Da tutte le parti, o quasi, si nota come un rincorrere l’emergenza senza che ci si chieda per quale ragione educativa è bene introdurre in un determinato corso o lezione, una certa attività piuttosto che un’altra. Anche l’emergenza può diventare uno status. E la scuola è l’ambiente che di più corre il rischio di rendere stabile l’urgenza. 

Vivere nella scuola la libertà piena, cioè indirizzata a uno scopo, è certamente una sfida che implica tutta le persona che decide di assumere un tale compito. Implica che liberamente si trasmetta ad un altro, attraverso ciò che si insegna, il dono della libertà che si è ricevuto. Solo uomini liberi, cioè ricchi di una esperienza di senso che li appassiona a tutto, possono trasmettere la coscienza di uno scopo ai più giovani, aiutandoli a fare passi graduali nel cammino di introduzione alle molteplici sfumature del reale. 

Per tornare alla “buona scuola” (documento del governo), bisogna riconoscere che è certamente apprezzabile avere messo la scuola al centro dell’attenzione dell’opinione pubblica.
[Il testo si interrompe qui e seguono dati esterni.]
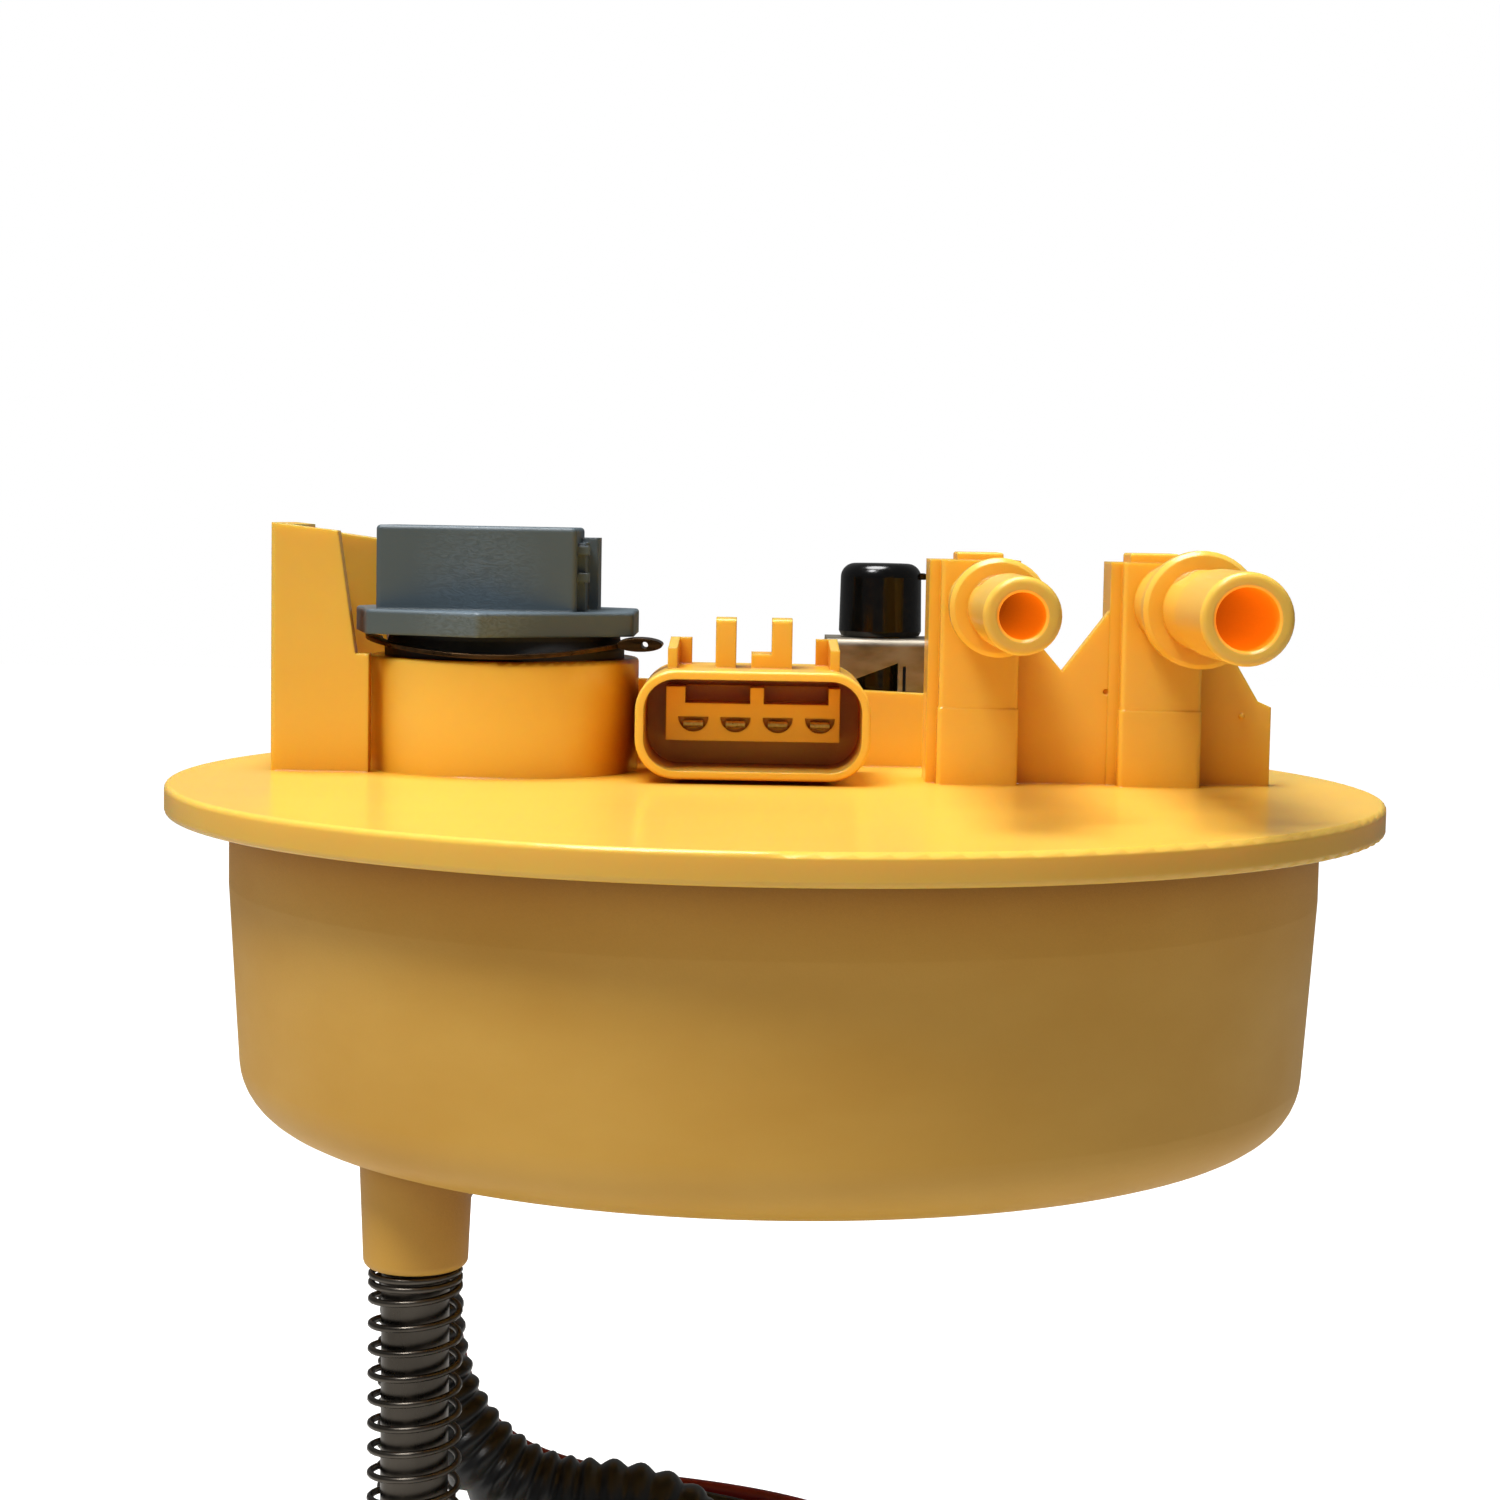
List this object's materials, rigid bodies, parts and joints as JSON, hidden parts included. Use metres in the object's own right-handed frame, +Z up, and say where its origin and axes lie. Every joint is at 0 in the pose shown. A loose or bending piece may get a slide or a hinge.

Occorre però anche chiedersi “perché” si vorrebbe una scuola che funzioni meglio. Che cosa ci si dovrebbe realizzare in una scuola più aperta, più ricca di strumenti e didatticamente più moderna, se non l’incontro più libero e consapevole tra esseri umani che trasmettono delle conoscenze e delle competenze attraverso il loro stesso essere, il loro entusiasmo per un particolare che è connesso al significato di tutto il reale?

Chi si recherà alla Convention di Diesse lo farà anche per riprendere questo profondo senso dell’essere liberi nella scuola perché coinvolti direttamente in una esperienza di libertà rispetto alla materie di insegnamento, ai colleghi, alle strutture, alle circostanze.

Una giornata, quella del 18 ottobre, che rappresenta un appuntamento sicuramente rilevante per chi sarà presente e per la scuola nel suo complesso.